The swing is still a problem, and its length still leaves him guessing on pitchers with more than one good pitch. It also has led to an extreme ground ball (53.9%) and pull tendency (40% of balls in play to the 3B and SS positions). These are not incurable problems, but they are weaknesses a major league pitcher is going to exploit. The Phillies have looked at this year as a year that Franco was going to struggle, they also saw it as a year for him to make adjustments and become a better player. We are still getting into that second part of the process.
He Hasn’t Been as Hot as You Think:
The most common stat quoted is that Franco is hitting .301/.389/.482 in May, which is really good. The problem is that his season line is still .235/.312/.365. More than that, over his past 10 games he is hitting .216/.325/.351.
It is really nice that he has started heating up in May. But lets not pretend he is all the way there yet and pounding on the door to a major league spot. If Franco puts up his current line in the major leagues, he is going to find himself on the bench. If that happens, you are looking at a quick demotion to AAA and a permanent bust label from the fan base.
Over Two Weeks the Difference is Minimal, But Risk is Large:
If Asche was out for 4-6 weeks or more, I would be writing this post very differently, but Asche right now should only be out for two weeks. The difference here is that 2 weeks is barely time for Franco to even adjust to the major leagues, let alone really get a feel for major league pitching and game speed. History tells us that he is likely to be inconsistent and struggle initially (which is perfectly fine by the way), by the time his feet are under him he is back in AAA. In the mean time if Franco stays in AAA Cesar Hernandez and Reid Brignac will handle 3B. That is far from ideal, but you are looking at most a win difference over that time, period and likely much less.
There has been a lot of people saying that there is nothing to lose here. The truth is every time you promote a player you completely change the development parameters. There are new coaches and new challenges. Promoting Franco isn’t going to put his AAA adjustments on hold until he returns, it is going to end that adjustment period and start a new one in the majors. What you are risking his the developmental process for Franco. Especially since the major leagues are results driven, Sandberg is going to care if Franco is spending his ABs trying to go the other way and failing, as opposed to trying to pull everything to slightly better results. The first scenario is better for the Phillies in the long run, but does nothing in the short term.

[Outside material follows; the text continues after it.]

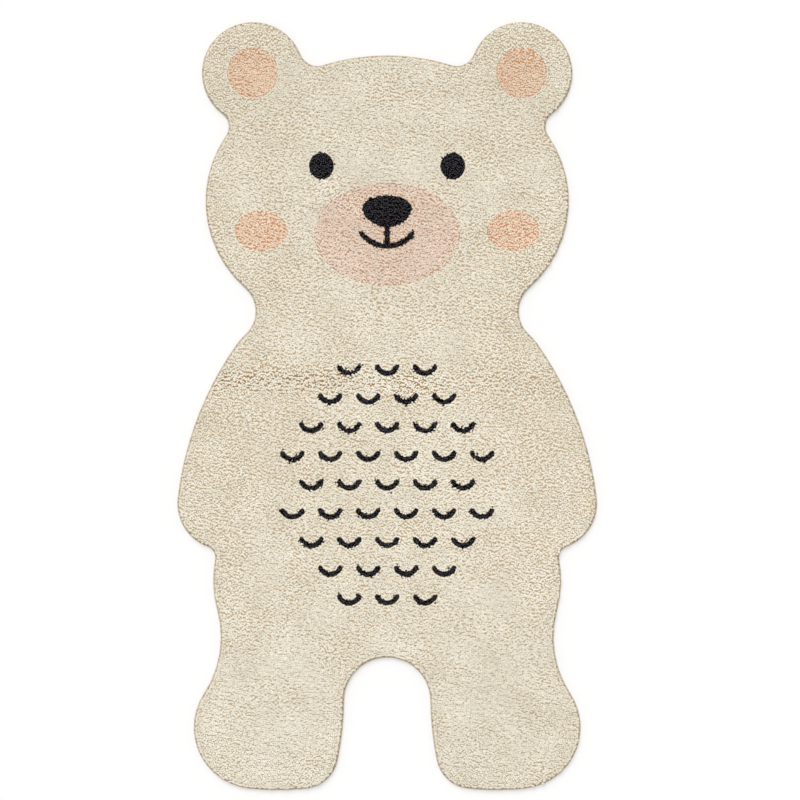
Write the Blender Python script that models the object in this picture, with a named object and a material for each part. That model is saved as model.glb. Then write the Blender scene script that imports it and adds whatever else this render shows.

None of this is to say Franco has regressed, is a lesser prospect than he was at the beginning of the year, because that implies development as a straight line. He has had things to work on and new challenges to overcome, and the more struggle he can do in AAA, the less he has to do later when his results are constantly being judged. Franco should be up some point in 2014, but it might not be until September when he can no longer get AAA ABs, and they can give him the 40 man spot he would need this winter anyways. Enjoy the ride, don’t ruin the end by only trying to understand the last paragraph, it won’t be as good as you expect.